Luckily the experience began to smooth out even with the temperatures staying the same. We made a few warming stops and commandeered a hut to eat our semi frozen box lunches. The views and surroundings were breathtaking, the sun making the frozen wonderland glitter and shine. In the afternoon we came upon a few group of bison who were using the whole trail for themselves  which we respected until we found ourselves caught between two different herds and had to push through, our slow-moving machines within arms reach of the large hairy beasts, their big emotive eyes following us in distrust, a few teenage ones jumping and running within the pack and causing us a bit of concern. Eventually they turned off the groomed roadway and into the deep snow, heading for some sweet grass to eat somewhere else.
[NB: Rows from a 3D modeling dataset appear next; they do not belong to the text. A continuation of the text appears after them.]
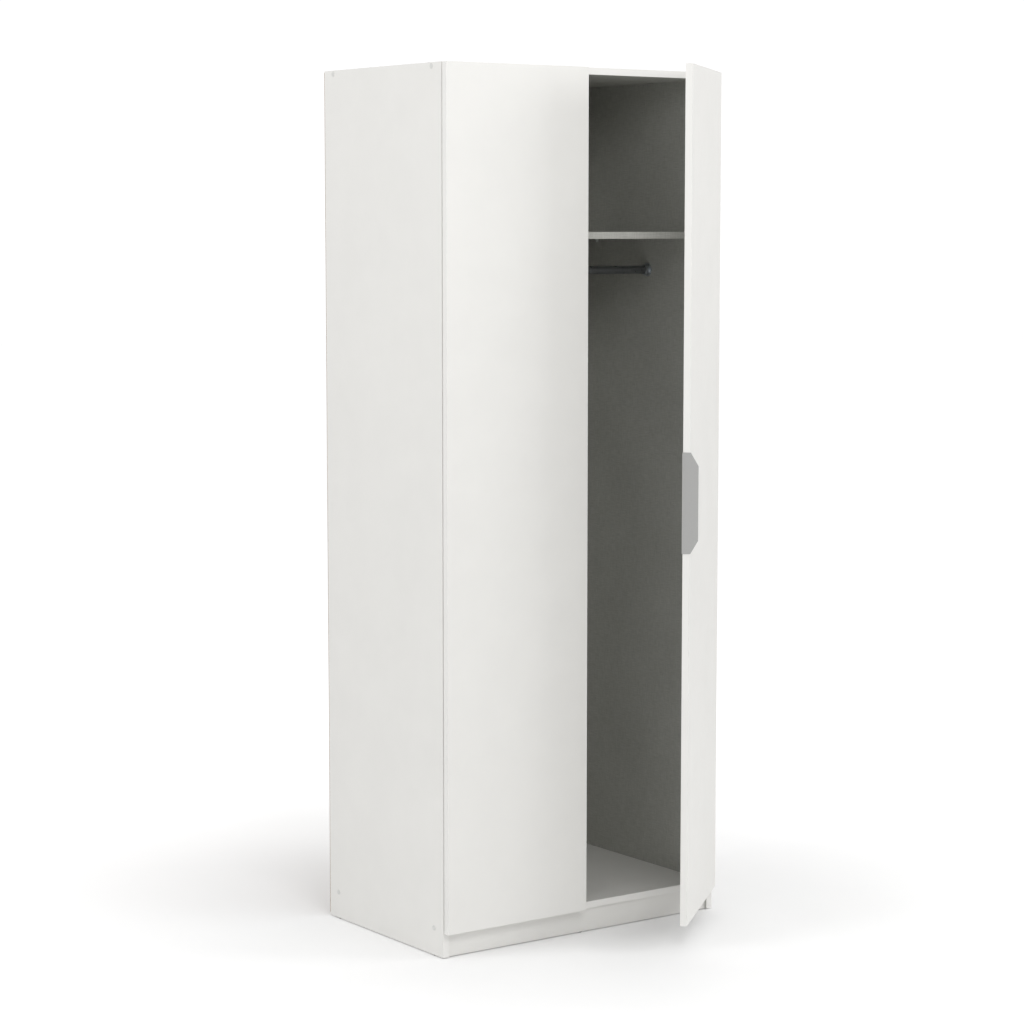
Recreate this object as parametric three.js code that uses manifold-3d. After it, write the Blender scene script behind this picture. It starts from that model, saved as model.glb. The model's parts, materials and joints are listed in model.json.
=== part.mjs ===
// A two-door wardrobe in white melamine board with a hat shelf and a hanging rail.
// Millimetres, +Z up, +X to the right, the doors face -Y.
// The origin is on the floor, under the middle of the front plinth.
// The left door is shut and the right door stands open.

import * as THREE from 'three';
import { mergeVertices } from 'three/addons/utils/BufferGeometryUtils.js';
import Module from 'manifold-3d';

const wasm = await Module();
wasm.setup();

// ---------- driving dimensions ----------
const WIDTH = 795;
const HEIGHT = 2030;
const BOARD = 16;                 // thickness of every melamine board
const GAP = 0.25;                 // fitting gap between two boards
const GLIDE_HEIGHT = 2;
const DOOR_GAP = 2;               // between the shut doors and the carcass
const DOOR_REVEAL = 1.5;          // side face of the carcass to the door's outer edge
const DOOR_CENTRE_GAP = 3;        // between the two shut doors
const DOOR_BOTTOM = 59;
const PLINTH_TOP = 57.3;
const PLINTH_SETBACK = 6;         // from the front edges of the sides
const SHELF_TOP = 1654;
const SHELF_SETBACK = 25;
const SHELF_REAR_GAP = 6;         // between the shelf and the back sheets
const BACK_SHEET = 3;
const CARCASS_DEPTH = 489;
const OPEN_ANGLE = THREE.MathUtils.degToRad(40.7);

const FRONT = -BOARD / 2 - PLINTH_SETBACK;     // front edges of the sides
const REAR = FRONT + CARCASS_DEPTH;            // rear edges of the boards
const DOOR_INNER = FRONT - DOOR_GAP;
const DOOR_OUTER = DOOR_INNER - BOARD;
const HALF = WIDTH / 2;
const INSIDE = HALF - BOARD;                   // inner face of a side
const BOTTOM_TOP = PLINTH_TOP + GAP + BOARD;   // upper face of the bottom board
const TOP_UNDER = HEIGHT - BOARD;              // lower face of the top board
const SHEET_FRONT = REAR + 0.1;
const SHEET_REAR = SHEET_FRONT + BACK_SHEET;
const SHEET_BOTTOM = 8;
const SHEET_TOP = HEIGHT - 3;
const SHEET_JOIN = 1.3;                        // half the gap between the two back sheets
const SHEET_EDGE = HALF - 1;
const STRIP = { web: 1, webProud: 0.5, flange: 9, sheet: 0.85, clearance: 0.15, endGap: 3 };

const DOOR_EDGE = HALF - DOOR_REVEAL;
const DOOR_MIDDLE_EDGE = DOOR_CENTRE_GAP / 2;
const PIVOT_X = DOOR_EDGE - 5;
const PIVOT_Y = DOOR_OUTER + 3;

// fasteners and glides
const SCREW_DEPTHS = { front: FRONT + 38, back: REAR - 38 };
const SCREW_HEIGHTS = { lower: PLINTH_TOP + GAP + BOARD / 2, upper: HEIGHT - BOARD / 2 };
const BACK_PLINTH_MIDDLE = REAR - BOARD / 2;
const CONFIRMAT = { length: 50, radius: 3.5, hole: 3.8, head: 5, headHole: 5.3, headDepth: 3, point: 4 };
const CONFIRMAT_HOLE_DEPTH = 38;               // into the end of the top or bottom board
const CAP = { radius: 6, thickness: 0.8 };
const GLIDE = { radius: 7.4, pin: 1.3, pinTop: 13, hole: 1.6, chamfer: 0.6 };
const TOUCH = 0.1;                             // gap between pieces that bear on each other
const GLIDE_DEPTHS = { front: FRONT + 40, back: REAR - 40 };

// angles that tie the wardrobe to a wall
const WALL_BRACKET_X = 240;
const BRACKET = { width: 30, leg: 28, sheet: 2, screwHole: 2.3, wallHole: 3, sheetHole: 4 };
const BRACKET_SCREW_Y = REAR - BRACKET.leg / 2 - BRACKET.sheet;
const WALL_HOLE_Z = TOP_UNDER - BRACKET.leg / 2 - BRACKET.sheet;

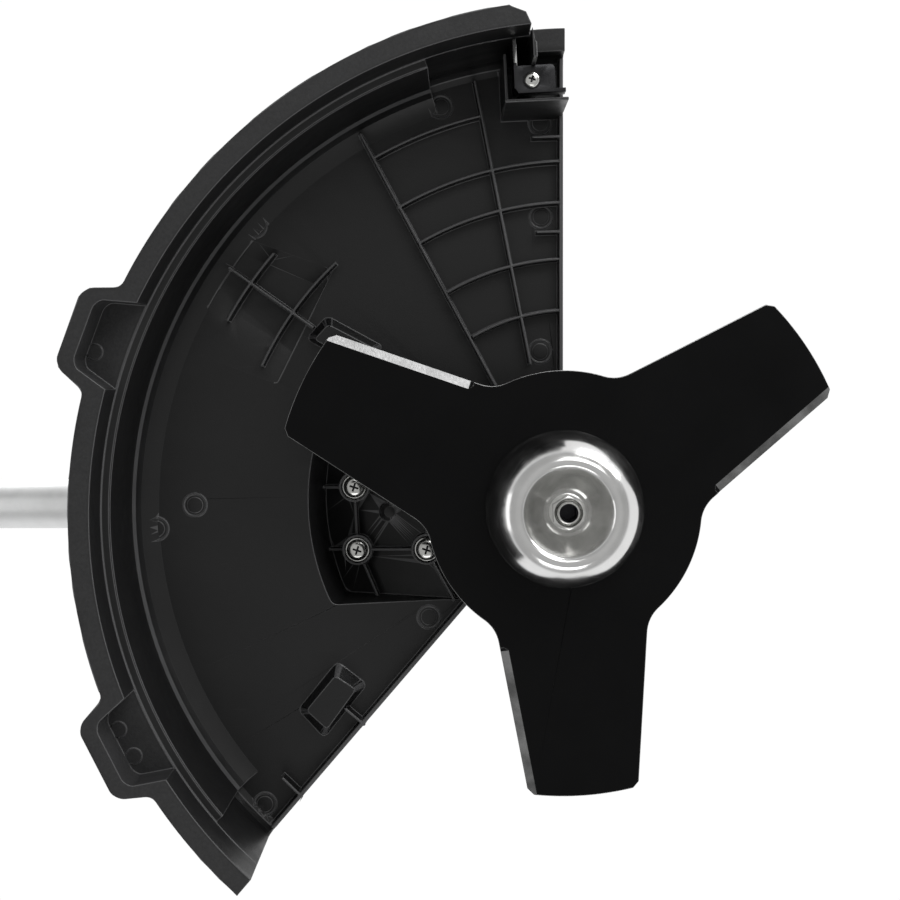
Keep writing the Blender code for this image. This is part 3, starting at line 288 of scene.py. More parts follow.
def spun_metal(name, colour, roughness, ring_size, bump):
    """Polished metal with fine rings about the arbor."""
    made, tree, shader = shader_of(name)
    at = coordinates(tree)
    ring = tree.nodes.new("ShaderNodeCombineXYZ")
    for value, socket in zip(about_axis(tree, at, (0, 0)), ring.inputs):
        tree.links.new(value, socket)
    lines = noise(tree, ring.outputs[0], ring_size, 3.0, 0.7)
    peel = noise(tree, at, 0.9, 2.0)
    clouds = noise(tree, at, 9.0, 3.0)
    darker = tuple(0.82 * value for value in colour)
    rough = spread(tree, clouds, 0.3, 0.7, roughness * 0.7, roughness * 1.35)
    surfaced(tree, shader, mixed(tree, clouds, darker, colour), rough, metallic=1.0)
    bumped(tree, shader, sums(tree, "ADD", lines, sums(tree, "MULTIPLY", peel, 0.8)), bump, 0.00005)
    return made


def cast_metal():
    """Die-cast aluminium with a fine blasted skin, a cloudy tone and paler worn edges."""
    made, tree, shader = shader_of("cast_aluminium_look")
    at = coordinates(tree)
    skin = noise(tree, at, 0.8, 3.0)
    clouds = noise(tree, at, 18.0, 4.0)
    body = mixed(tree, clouds, (0.33, 0.335, 0.34), (0.47, 0.475, 0.48))
    wear_and_highlight = edge_wear_and_highlight(tree, 0.0008)
    worn_and_highlit = mixed(tree, sums(tree, "MULTIPLY", wear_and_highlight, 0.6), body, (0.72, 0.72, 0.72))
    surfaced(tree, shader, worn_and_highlit, spread(tree, skin, 0.3, 0.7, 0.42, 0.6), metallic=0.9)
    bumped(tree, shader, skin, 0.5, 0.00018)
    return made


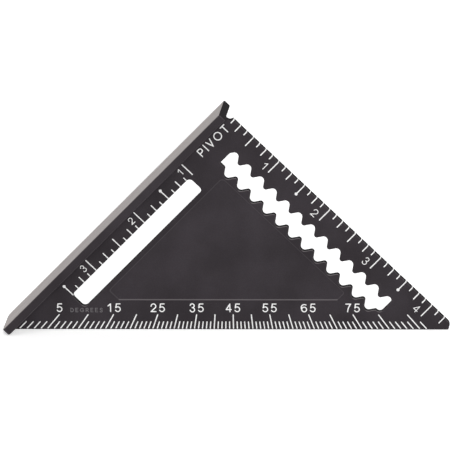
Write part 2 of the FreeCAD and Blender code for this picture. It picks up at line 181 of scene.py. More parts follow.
class Graph:
    """A node tree that grows by one method."""

    def __init__(self, tree):
        self.tree = tree

    def node(self, kind, settings=None, inputs=None, output=0):
        """A new node, as a wire from one of its outputs."""
        made = self.tree.nodes.new(kind)
        for name, value in (settings or {}).items():
            if name == "stops":
                self.set_stops(made.color_ramp, value)
            else:
                setattr(made, name, value)
        for key, value in (inputs or {}).items():
            if isinstance(value, Wire):
                self.tree.links.new(value.socket, made.inputs[key])
            else:
                made.inputs[key].default_value = value
        return Wire(self, made.outputs[output]) if made.outputs else None

    def maths(self, operation, *values):
        settings = {"operation": operation}
        return self.node("ShaderNodeMath", settings, dict(enumerate(values)))

    def set_stops(self, ramp, stops):
        while len(ramp.elements) < len(stops):
            ramp.elements.new(1.0)
        for element, (position, colour) in zip(ramp.elements, stops):
            element.position = position
            element.color = (*colour, 1.0)


print("ready:", Wire.__doc__, Graph.__doc__)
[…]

Photo by Angela Nunley Michalski

We made stops at Canyon, saw the upper and lower falls, snapping photos that just wouldn’t show the scale of it. Much like touring Europe, when you hit the wall looking at cathedrals our natural places of prayer just kept coming and you become a little burnt on them no matter how beautiful they are. Maybe that’s unfair to say as we all seemed grateful to have the chance to experience Yellowstone in winter, the muted solitude when we turned off the snowmobiles all at once, the only sound we hear is the rustling of the clothing we were wearing.

I spent a lot of time being concerned with my driving, a proper obsessive mess that I am. Eventually for short times I could relax a bit, scan the surroundings, register the amazing amount of wilderness that was saved by Teddy Roosevelt and making this the first national park in the world. Here we were, in the 21st Century seeing the wonder of “upside down waterfalls”, mud pots, proof of the insanely huge volcano it sits upon and the majesty of the wolves and bald eagles up close.


It’s not the only wonder of the American National Park system by any means but it’s a remarkable place to see in winter. Even within the whirl of engines and stranger’s lips the stillness and sound quality of the place is like meditation, a listening of truth and direction. I am grateful we had the chance to go there.